Cuatro años tuvieron que pasar para enterarme de que mis vecinos hacían música. En 2006 yo vivía en Barcelona y mis vecinos eran Laia y Roger. Ellos en el 4º y yo en el 5º. Tenían un grupo, Cabo San Roque. Había oído hablar de reuniones de músicos en el edificio, de gente que construía sus propios instrumentos usando desde máquinas de escribir a cajas de galletas. Nunca escuché nada y todo aquello me sonaba a leyenda.
Así que al cuarto año de mi estancia en aquel edificio me cruzo con ellos por primera vez en la escalera. Nos presentamos, charlamos, me invitan a su casa y entonces lo entiendo todo. Bueno, casi todo. El entramado musical y conceptual de Cabo San Roque da para largas conversaciones y de esas hemos tenido unas cuantas. Aquel día me hablaron de los comienzos del grupo, de cómo había ido mutando con el tiempo, en número y en forma, de su interés por unir músicos humanos con instrumentos mecánicos automáticos. Me invitaron a ver su espectáculo La Caixeta. A partir de entonces intentar describir o poner etiquetas a su música se me ha hecho imposible. De ahí que escribir estas líneas suponga para mí todo un reto. Si alguien me preguntaba, “¿Y qué tipo de música hacen Cabo San Roque?”, mi respuesta era, “tienes que verlo”.
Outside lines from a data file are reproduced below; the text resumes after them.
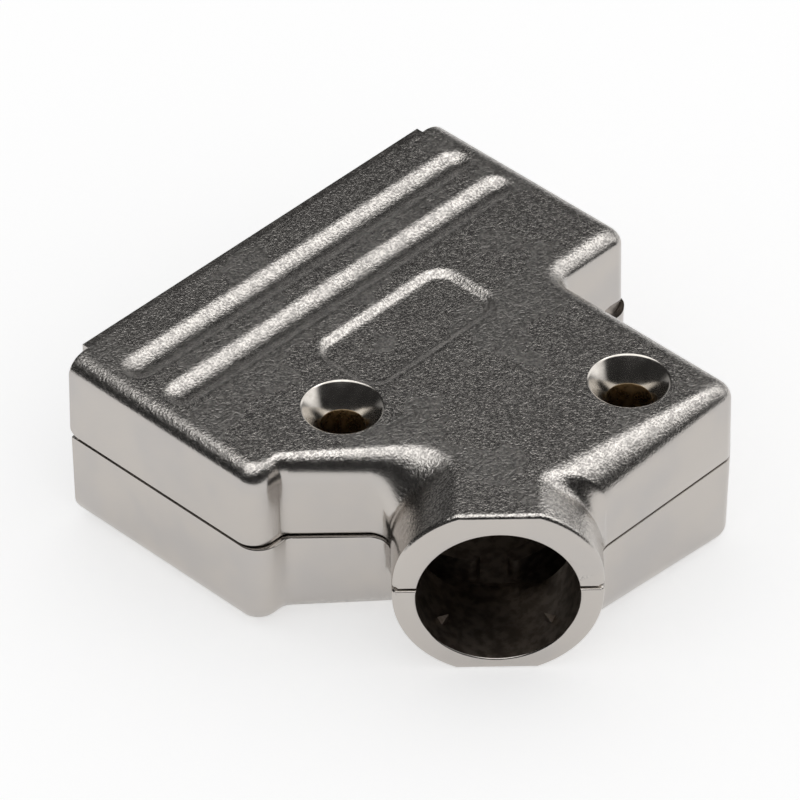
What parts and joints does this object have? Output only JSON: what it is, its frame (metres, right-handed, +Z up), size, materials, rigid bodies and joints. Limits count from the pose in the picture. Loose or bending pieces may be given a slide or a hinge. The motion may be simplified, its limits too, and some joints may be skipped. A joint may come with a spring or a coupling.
{
  "type": "d-sub connector hood",
  "caption": "Die-cast metal backshell for a D-sub connector in two halves, with a round cable collar at 45 degrees, two countersunk screw holes and a fluted top.",
  "frame": {"origin": "middle of the plan footprint, on the base face", "axes": "+Z up from the base to the fluted top, +Y towards the connector's mating side, +X to the right seen from the cable side; the cable leaves towards -X and -Y at 45 degrees"},
  "size_m": [0.0418, 0.0424, 0.0153],
  "materials": {
    "nickel_plate": "bright nickel plate on die-cast zinc: satin walls, grained top face, polished countersinks"
  },
  "bodies": {
    "root": {"upper_shell": "nickel_plate", "lower_shell": "nickel_plate"}
  },
  "joints": []
}
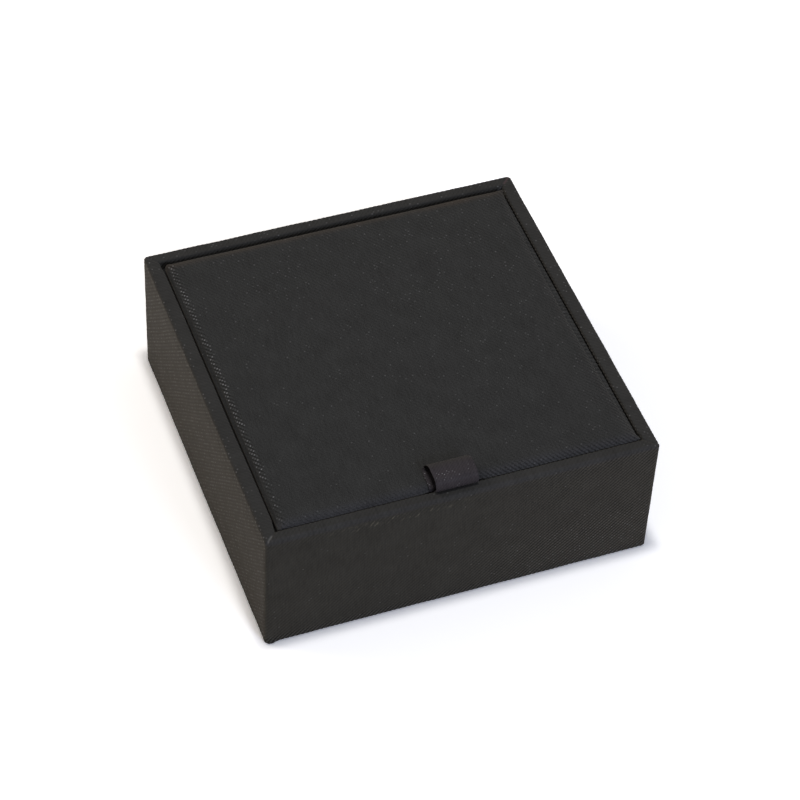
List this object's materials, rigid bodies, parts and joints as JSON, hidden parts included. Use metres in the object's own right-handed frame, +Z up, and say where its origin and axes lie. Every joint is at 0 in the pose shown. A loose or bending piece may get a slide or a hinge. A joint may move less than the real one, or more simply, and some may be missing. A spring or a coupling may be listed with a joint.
{
  "type": "jewellery box",
  "caption": "Square cloth-covered jewellery box with an inset padded lid on a cloth hinge, a ribbon pull and a velvet pad inside.",
  "frame": {"origin": "on the surface the box stands on, under the middle of the box", "axes": "+Z up, -Y towards the front, where the ribbon pull is, and +X to the right seen from the front"},
  "size_m": [0.09, 0.09, 0.0377],
  "materials": {
    "black_twill": "matte",
    "black_ribbon": "satin",
    "black_lining": "matte",
    "black_velvet": "matte",
    "black_satin": "satin",
    "black_paper": "matte",
    "grey_board": "matte",
    "grey_foam": "matte"
  },
  "bodies": {
    "box": {"base_board": "grey_board", "front_wall_board": "grey_board", "back_wall_board": "grey_board", "left_wall_board": "grey_board", "right_wall_board": "grey_board", "side_cloth": "black_twill", "base_sheet": "black_paper", "front_ledge_strip": "grey_board", "back_ledge_strip": "grey_board", "left_ledge_strip": "grey_board", "right_ledge_strip": "grey_board", "ledge_lining": "black_lining", "insert_card": "grey_board", "insert_foam": "grey_foam", "insert_velvet": "black_velvet", "hinge_cloth": "black_twill"},
    "lid": {"lid_board": "grey_board", "lid_padding": "grey_foam", "lid_cloth": "black_twill", "lid_liner_board": "grey_board", "lid_liner_wadding": "grey_foam", "lid_liner_satin": "black_satin", "pull_ribbon_root": "black_ribbon"},
    "pull_tab": {"pull_ribbon": "black_ribbon"}
  },
  "joints": [
    {"name": "lid_hinge", "type": "hinge", "parent": "box", "child": "lid", "pos_m": [0, 0.04125, 0.034], "axis": [-1, 0, 0], "range_deg": [0, 110], "deforming": ["hinge_cloth"]},
    {"name": "pull_tab_hinge", "type": "hinge", "parent": "lid", "child": "pull_tab", "pos_m": [-0.0015, -0.04295, 0.0345], "axis": [1, 0, 0], "range_deg": [0, 75]}
  ]
}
Esta sensación aumentaba con cada nuevo disco y con cada nuevo espectáculo o con sus colaboraciones con Carles Santos, Pascal Comelade, Pierre Bastien, Joan Saura y tantos otros. Cada vez más difícil de describir, cada vez más personal. Por eso me subo a este ring con la intención de hacer un buen combate, aún sabiendo que me voy a llevar una buena paliza. 12 rounds suena áspero y pantanoso, suena cortante e inquieto. Música para bailar sin ser música de baile. Música evocadora sin ser paisajística. Toda una rave concebida en un taller con tornillos y planchas metálicas cayendo al suelo. La maraña de títulos que Pascal Comelade ha retratado en la contraportada del disco no es casual. 12 rounds bien podría funcionar como un todo en el que el orden de los factores no altera el producto. La mano izquierda de Laia al Microkorg teje potentes líneas de bajo que recuerdan a los grooves de Studio One, la guitarra eléctrica de Roger recoje el sonido y el legado del Delta del Mississipi y la máquina de ritmos golpea material reciclado añadiendo tormentas a un sonido cercano algunas veces al industrial. Tampoco parece casual que el estudio de Alessandro “Asso” Stefana (colaborador habitual de Vinicio Capossela y a los mandos en esta grabación) se llame Perpetuum Mobile, como la célebre pieza de Einstürzende Neubauten. O quizá sí sea casualidad y a estas alturas del combate ya he recibido demasiados golpes y no me estoy enterando de nada. Así se mezclan en 45 minutos medios tiempos oscuros (Ya-ya trueno, Pas de loup), frenéticas piezas disco escritas en pentagrama (Frontón Baile Loco, Cabelludo mateu), post-rock inspirado en su paso por tierras mexicanas (Un paseo queretano), jaurías de vientos dignas de Albert Ayler (Tres Tristos Trons), versiones irreconocibles de Mancini (Sorolls d’Hatari), homenajes a grandes maestros como Joan Saura (Sesión de noche), o pasajes ruidistas como el que cierra el disco (Cartes de crochet dinamita).
Roger y Laia han firmado su trabajo más concreto, tan válido para propuestas escénicas cercanas a las de Heiner Goebbels como para tirar abajo los muros de cualquier sala de rock. Han llevado el combate por donde ellos han querido, sin importarles de qué lado están las apuestas, boxeando con una mano y escribiendo con la otra, como Arthur Cravan. Los combates de 12 asaltos están reservados a campeonatos del mundo y continentales y es ahí donde ellos pelean. Y yo, por mi parte, seguiré diciendo eso de “tienes que verlo”, pensando que cualquier descripción de la música de Cabo San Roque me hace sentirme un poco más estúpido. K.O., una vez más.